AE: We’ve yet to see how big of an impact all this has and that’s gonna take some time. Hopefully our daughters and grand-daughters won’t have to deal with this kind of subject, which brings to mind another reason and part as to why we did the documentary. My daughter happened to be on break from school when we were fifteen and she wanted to come to the set. I was a little wary about that – she is not quite fifteen – and I wondered whether or not I wanted her to hear these stories. She wants to go into the entertainment industry so I thought ‘yeah, she should hear these stories’, because the really only true way to prevent these kinds of situations is to truly do everything in your own power to prevent it. Even if the #MeToo movement has a HUGE amount of success, even if it reduces these sorts of problems by 90%, there will still be that 10% where things happen. So the best way for people to eliminate it is to protect themselves and I hope that men and women who want to go into the entertainment industry will watch this documentary and use it as a bit of a cautionary tale. My daughter said she learned a huge amount from watching it, like how to minimise your risk by doing things like not going out for drinks with someone who’s trying to help you break into the industry. Minimise the risk as much as possible, and hopefully that will help that 10% I referred to earlier.

TITL: Where do you go from here then? Do you maybe want to move into the directors’ chair next time or are you happy where you are, producing and giving your name and status to a cause or a film you’re passionate about and eager to help get the word out about?
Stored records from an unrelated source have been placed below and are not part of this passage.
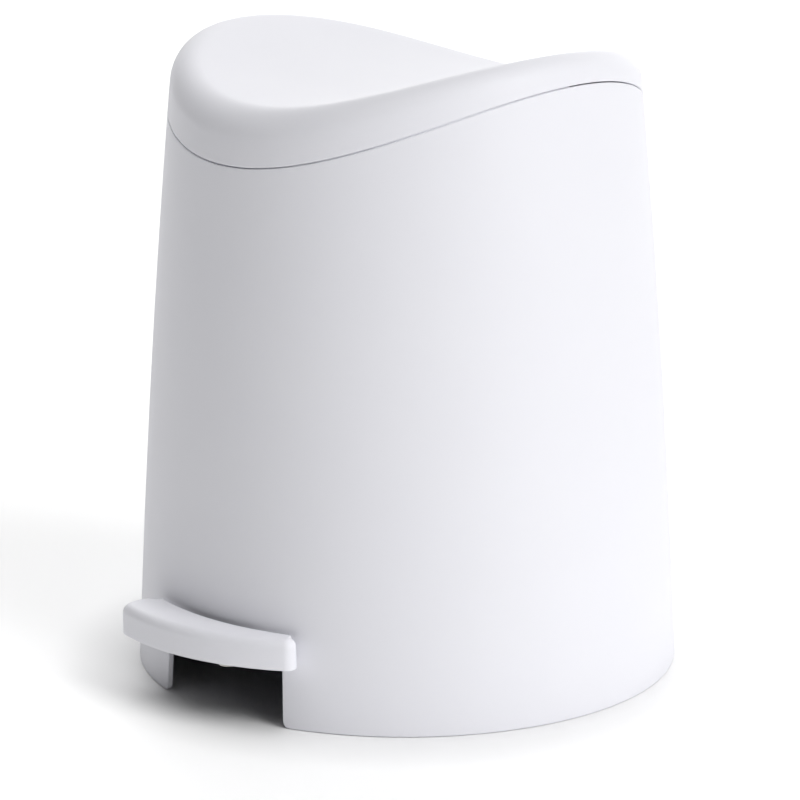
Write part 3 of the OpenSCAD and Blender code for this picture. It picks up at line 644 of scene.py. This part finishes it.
def make_floor():
    """A pale floor that runs far past the bin; it glows white, with a painted shadow under and round the bin."""
    bm = bmesh.new()
    bmesh.ops.create_grid(bm, x_segments=1, y_segments=1, size=4)
    bmesh.ops.translate(bm, verts=bm.verts[:], vec=(0, 0, cad_box[0].z))
    mesh = bpy.data.meshes.new("floor")
    bm.to_mesh(mesh)
    bm.free()
    material, tree = new_material("pale_floor")
    place_on = add(tree, "ShaderNodeTexCoord").outputs["Object"]
    cloud = add(tree, "ShaderNodeTexNoise", {"Vector": place_on, "Scale": 3.0}).outputs["Fac"]
    # painted shadow: the glow that keeps the floor white fades out under the bin
    from_bin = add(tree, "ShaderNodeVectorMath", {0: place_on, 1: (0, AXIS_Y * MM, cad_box[0].z)},
                   operation="DISTANCE").outputs["Value"]
    painted_shadow_fade = {"Value": from_bin, "From Min": (BASE_R + 2) * MM, "From Max": (BASE_R + 30) * MM, "To Max": 0.22}
    glow_with_painted_shadow = add(tree, "ShaderNodeMapRange", painted_shadow_fade).outputs["Result"]
    shader = add(tree, "ShaderNodeBsdfPrincipled", {"Base Color": linear("#FBFBFB"),
                                                    "Roughness": spread(tree, cloud, 0.55, 0.6),
                                                    "Specular IOR Level": 0.3,
                                                    "Emission Color": linear("#FFFFFF"),
                                                    "Emission Strength": glow_with_painted_shadow})
    add(tree, "ShaderNodeOutputMaterial", {"Surface": shader.outputs[0]})
    mesh.materials.append(material)
    floor = bpy.data.objects.new("floor", mesh)
    bpy.context.scene.collection.objects.link(floor)


def add_sky_light(name, towards, strength, spread_of):
    """A broad distant light, so that the floor is lit evenly; spread_of is its width in degrees."""
    data = bpy.data.lights.new(name, "SUN")
    data.energy = strength
    data.angle = math.radians(spread_of)
    light = bpy.data.objects.new(name, data)
    bpy.context.scene.collection.objects.link(light)
    light.rotation_euler = towards.to_track_quat("Z", "Y").to_euler()


def light_studio():
    """A white wall behind, a key and a lower, broader one from the right front, and one from above."""
    right, front = view_directions()
    up = Vector((0, 0, 1))
    world = bpy.data.worlds.new("studio")
    world.use_nodes = True
    tree = world.node_tree
    tree.nodes.clear()
    look = add(tree, "ShaderNodeTexCoord").outputs["Generated"]
    facing = add(tree, "ShaderNodeVectorMath", {0: look, 1: -front}, operation="DOT_PRODUCT")
    behind = add(tree, "ShaderNodeMath", {0: facing.outputs["Value"], 1: 0.0}, operation="MAXIMUM").outputs[0]
    patch = add(tree, "ShaderNodeMath", {0: behind, 1: 3.0}, operation="POWER").outputs[0]
    bright = add(tree, "ShaderNodeMath", {0: patch, 1: 2.76}, operation="MULTIPLY").outputs[0]
    shader = add(tree, "ShaderNodeBackground", {"Color": linear("#FFFFFF"), "Strength": bright})
    add(tree, "ShaderNodeOutputWorld", {"Surface": shader.outputs[0]})
    bpy.context.scene.world = world
    bpy.context.scene.view_settings.view_transform = "Standard"
    add_sky_light("key", right * 0.9 + front * 0.7 + up * 0.9, 1.13, 30)
    add_sky_light("low_key", right * 0.9 + front * 0.7 + up * 0.4, 0.74, 50)
    add_sky_light("top", up + front * 0.15, 1.11, 60)


make_floor()
light_studio()
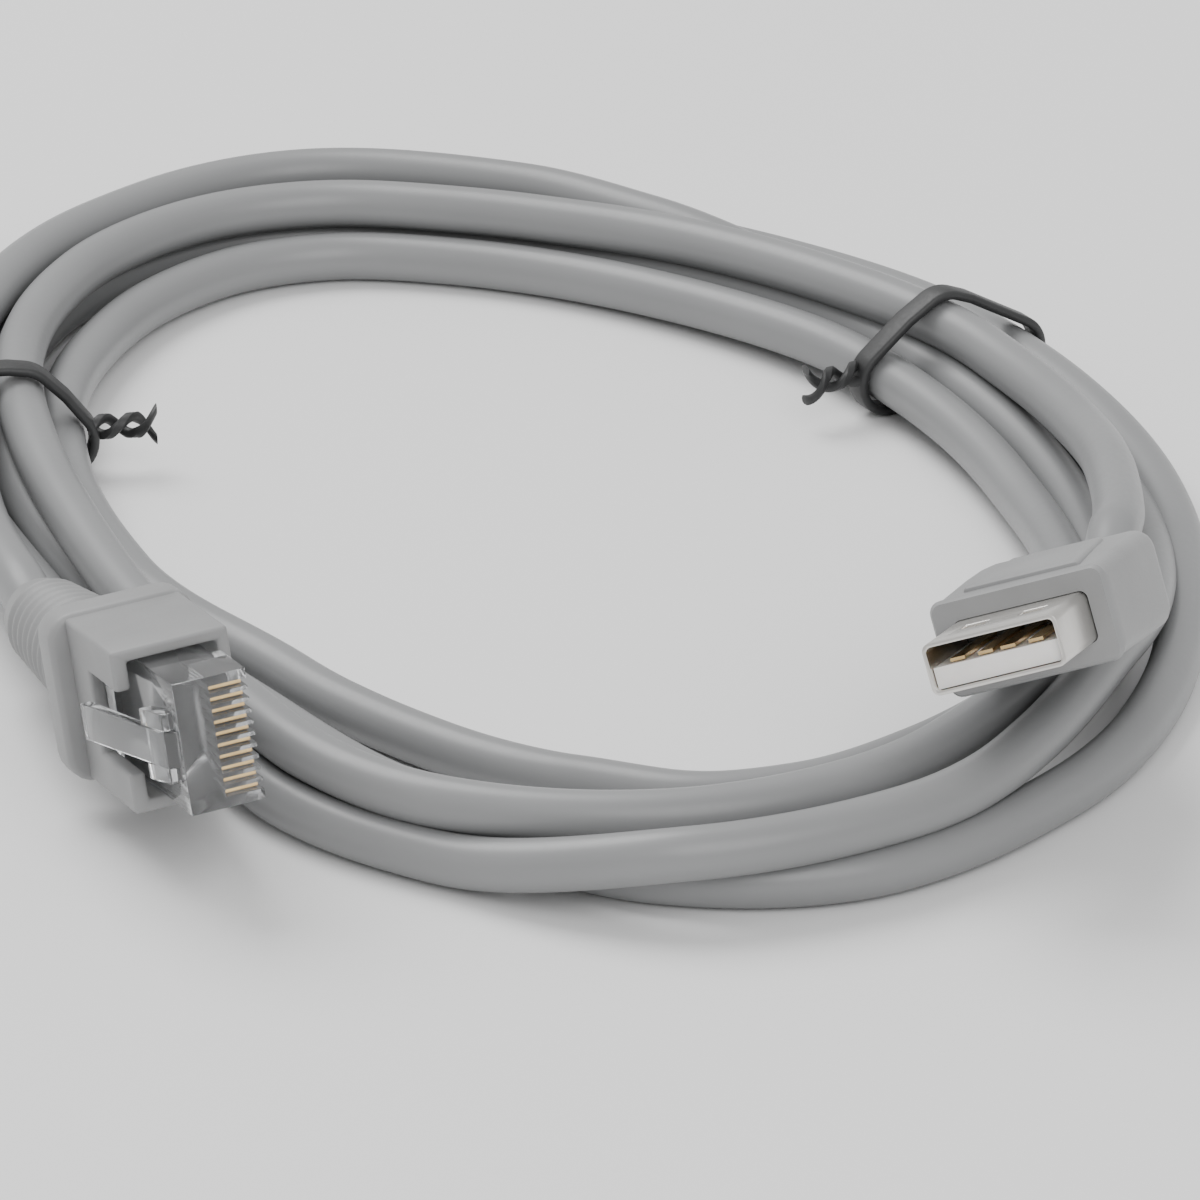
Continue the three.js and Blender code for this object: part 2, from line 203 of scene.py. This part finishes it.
def moulded():
    group, given, result = newGroup(
        "mouldedPlastic",
        [("Base", "NodeSocketColor", (0.3, 0.3, 0.3, 1)), ("Clouding", "NodeSocketFloat", 0.1),
         ("Cloud Scale", "NodeSocketFloat", 60.0), ("Grain Scale", "NodeSocketFloat", 2500.0),
         ("Roughness", "NodeSocketFloat", 0.45), ("Roughness Spread", "NodeSocketFloat", 0.1)],
        [("Color", "NodeSocketColor"), ("Roughness", "NodeSocketFloat"), ("Height", "NodeSocketFloat")],
    )
    nodes = group.nodes
    spot = nodes.new("ShaderNodeTexCoord")
    cloud = nodes.new("ShaderNodeTexNoise")
    cloud.inputs["Detail"].default_value = 4
    grain = nodes.new("ShaderNodeTexNoise")
    grain.inputs["Detail"].default_value = 3
    spread = nodes.new("ShaderNodeMapRange")    # clouding as a gain on the base colour
    spread.inputs["From Min"].default_value = 0.3
    spread.inputs["From Max"].default_value = 0.7
    low = nodes.new("ShaderNodeMath")
    low.operation = "SUBTRACT"
    low.inputs[0].default_value = 1
    high = nodes.new("ShaderNodeMath")
    high.operation = "ADD"
    high.inputs[0].default_value = 1
    tint = nodes.new("ShaderNodeVectorMath")
    tint.operation = "SCALE"
    rough = nodes.new("ShaderNodeMath")
    rough.operation = "MULTIPLY_ADD"
    wire(
        group,
        (spot.outputs["Object"], cloud.inputs["Vector"]), (spot.outputs["Object"], grain.inputs["Vector"]),
        (given.outputs["Cloud Scale"], cloud.inputs["Scale"]),
        (given.outputs["Grain Scale"], grain.inputs["Scale"]),
        (cloud.outputs["Fac"], spread.inputs["Value"]),
        (given.outputs["Clouding"], low.inputs[1]), (given.outputs["Clouding"], high.inputs[1]),
        (low.outputs[0], spread.inputs["To Min"]), (high.outputs[0], spread.inputs["To Max"]),
        (given.outputs["Base"], tint.inputs[0]), (spread.outputs[0], tint.inputs["Scale"]),
        (tint.outputs[0], result.inputs["Color"]),
        (grain.outputs["Fac"], rough.inputs[0]), (given.outputs["Roughness Spread"], rough.inputs[1]),
        (given.outputs["Roughness"], rough.inputs[2]), (rough.outputs[0], result.inputs["Roughness"]),
        (grain.outputs["Fac"], result.inputs["Height"]),
    )
    return group


def drawnMetal():
    group, given, result = newGroup(
        "drawnMetal",
        [("Base", "NodeSocketColor", (0.8, 0.8, 0.8, 1)), ("Tarnish", "NodeSocketColor", (0.5, 0.5, 0.5, 1)),
         ("Smear Scale", "NodeSocketFloat", 250.0), ("Line Scale", "NodeSocketFloat", 3000.0),
         ("Roughness", "NodeSocketFloat", 0.2), ("Roughness Spread", "NodeSocketFloat", 0.15)],
        [("Color", "NodeSocketColor"), ("Roughness", "NodeSocketFloat"), ("Height", "NodeSocketFloat")],
    )
    nodes = group.nodes
    spot = nodes.new("ShaderNodeTexCoord")
    stretch = nodes.new("ShaderNodeMapping")
    stretch.inputs["Scale"].default_value = (1, 0.12, 1)
    smear = nodes.new("ShaderNodeTexNoise")
    smear.inputs["Detail"].default_value = 3
    line = nodes.new("ShaderNodeTexNoise")
    line.inputs["Detail"].default_value = 2
    blend = nodes.new("ShaderNodeMix")    # its colours are inputs 6 and 7, and its mixed colour output 2
    blend.data_type = "RGBA"
    rough = nodes.new("ShaderNodeMath")
    rough.operation = "MULTIPLY_ADD"
    wire(
        group,
        (spot.outputs["Object"], smear.inputs["Vector"]), (spot.outputs["Object"], stretch.inputs["Vector"]),
        (stretch.outputs[0], line.inputs["Vector"]),
        (given.outputs["Smear Scale"], smear.inputs["Scale"]),
        (given.outputs["Line Scale"], line.inputs["Scale"]),
        (smear.outputs["Fac"], blend.inputs[0]), (given.outputs["Base"], blend.inputs[6]),
        (given.outputs["Tarnish"], blend.inputs[7]), (blend.outputs[2], result.inputs["Color"]),
        (smear.outputs["Fac"], rough.inputs[0]), (given.outputs["Roughness Spread"], rough.inputs[1]),
        (given.outputs["Roughness"], rough.inputs[2]), (rough.outputs[0], result.inputs["Roughness"]),
        (line.outputs["Fac"], result.inputs["Height"]),
    )
    return group


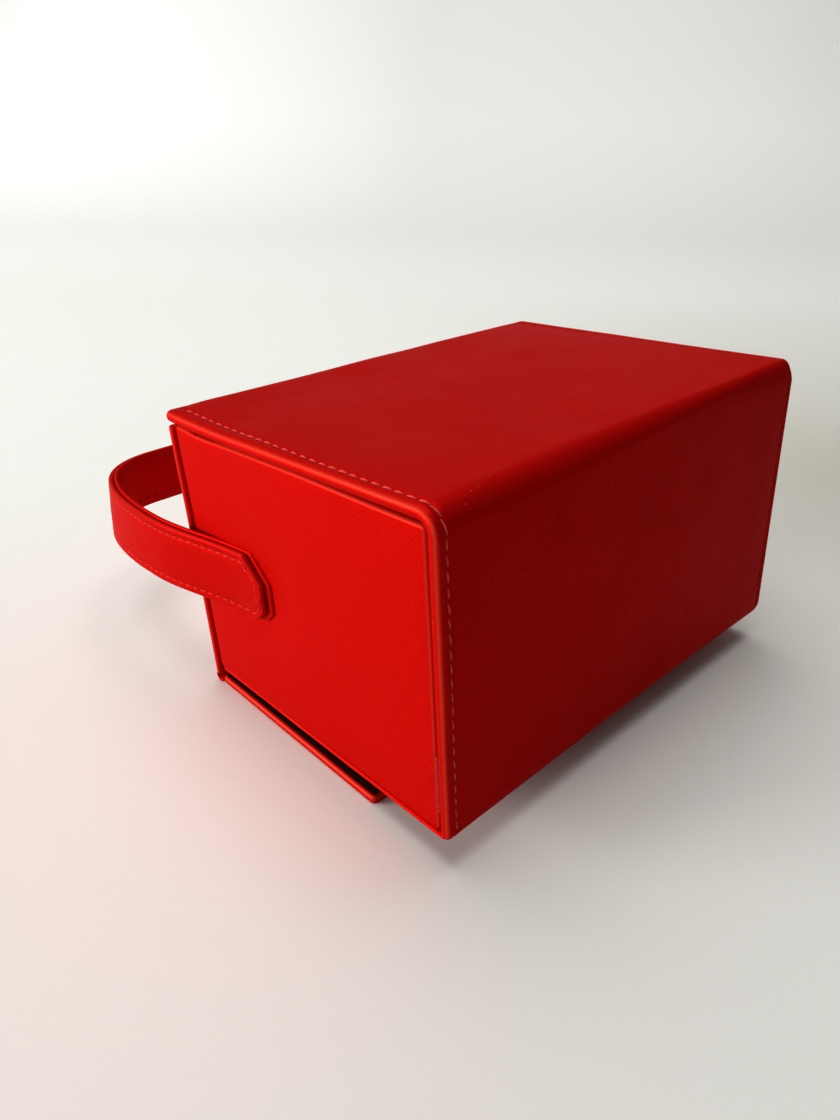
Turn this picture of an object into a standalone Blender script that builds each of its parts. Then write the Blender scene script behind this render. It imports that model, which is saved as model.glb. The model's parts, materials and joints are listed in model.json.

AE: I really enjoyed the producing. At some point yes, I would love to try my hand at directing and might have a little go during the next documentary just to see how I get on, but my main bread and butter is my acting career. I love it and I love the industry – it pains me to have to do documentaries about such a negative aspect of a business that I’ve been in since I was 10 years old, and that has been very good to me – so hopefully I can help it, and help maintain some of the integrity of this business in my own little way because I really do love it.

TITL: Finally then, in terms of your acting career, have you got any projects in the pipeline you can tell me about?

AE: I don’t know what airs in the UK, and that’s a problem, but I am in series available on Amazon Prime called The Bay – which is so much fun to do. I’m working with a lot of people I’ve worked with before in other situations, and I just came on in season four as a real troublemaker and I believe I will be making a lot of trouble in season 5 which will air next year. People can watch me there.